There is a genuine fear in the CCP that the "effeminate" or "soft" culture they see in Western media—and some of their own "Little Fresh Meat" celebrities—is a deliberate attempt to sap the "masculinity" and martial spirit of Chinese men. They look at the West and see a society they believe is collapsing under the weight of its own indulgence. Their fear is that this collapse is contagious.
But if we look closer, we see that the youth in New York, London, Paris, and Beijing are actually sharing a singular, global experience. They are the first generation to grow up with the total transparency of the internet. They can see the wealth gap in real-time. They can see the environmental stakes. They can see that the old promise—work hard, buy a house, retire happy—is being rewritten by forces far larger than any single government.
The West isn't pushing China to quit. The world is just reaching a point of diminishing returns on human effort.
The Invisible Stakes
If Beijing chooses to treat "lying flat" purely as a foreign conspiracy, the consequences will be dire. You cannot legislate a desire for life. You cannot arrest a person into being ambitious.
The state has tried. They have restricted gaming hours. They have cracked down on celebrity "fan culture." They have pushed slogans about the "New Era." But these are top-down solutions to a bottom-up exhaustion.
The real stakes aren't about who becomes the world's largest economy by 2030. The stakes are about whether a society can exist without crushing the spirit of the people who compose it. If the only way to "win" the global competition is to turn your youth into high-functioning automatons, then perhaps the "quitters" have discovered a truth that the generals and CEOs are too terrified to acknowledge.

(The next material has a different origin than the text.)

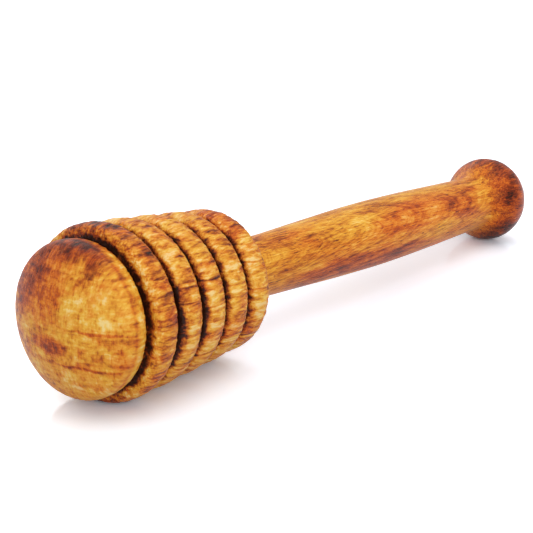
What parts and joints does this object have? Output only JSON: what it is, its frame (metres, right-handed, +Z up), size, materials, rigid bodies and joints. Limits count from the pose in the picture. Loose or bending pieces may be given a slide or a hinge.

Li-Wei isn't a sleeper agent. He isn't a pawn in a geopolitical chess match. He is just a man who wants to sit in a park and feel the sun on his face without calculating how many KPIs he’s missing.
The most dangerous thing in the world to a government obsessed with growth isn't a rebel with a gun. It’s a young man with a book, a cup of tea, and absolutely no intention of getting up.
As the sun sets over the skyscrapers of Shenzhen, thousands of screens glow in the dark. They aren't all looking for the next big investment or the next coding breakthrough. Some are just looking for a way out of the race. And no matter how many officials blame a Western ghost, the exhaustion remains stubbornly, defiantly home-grown.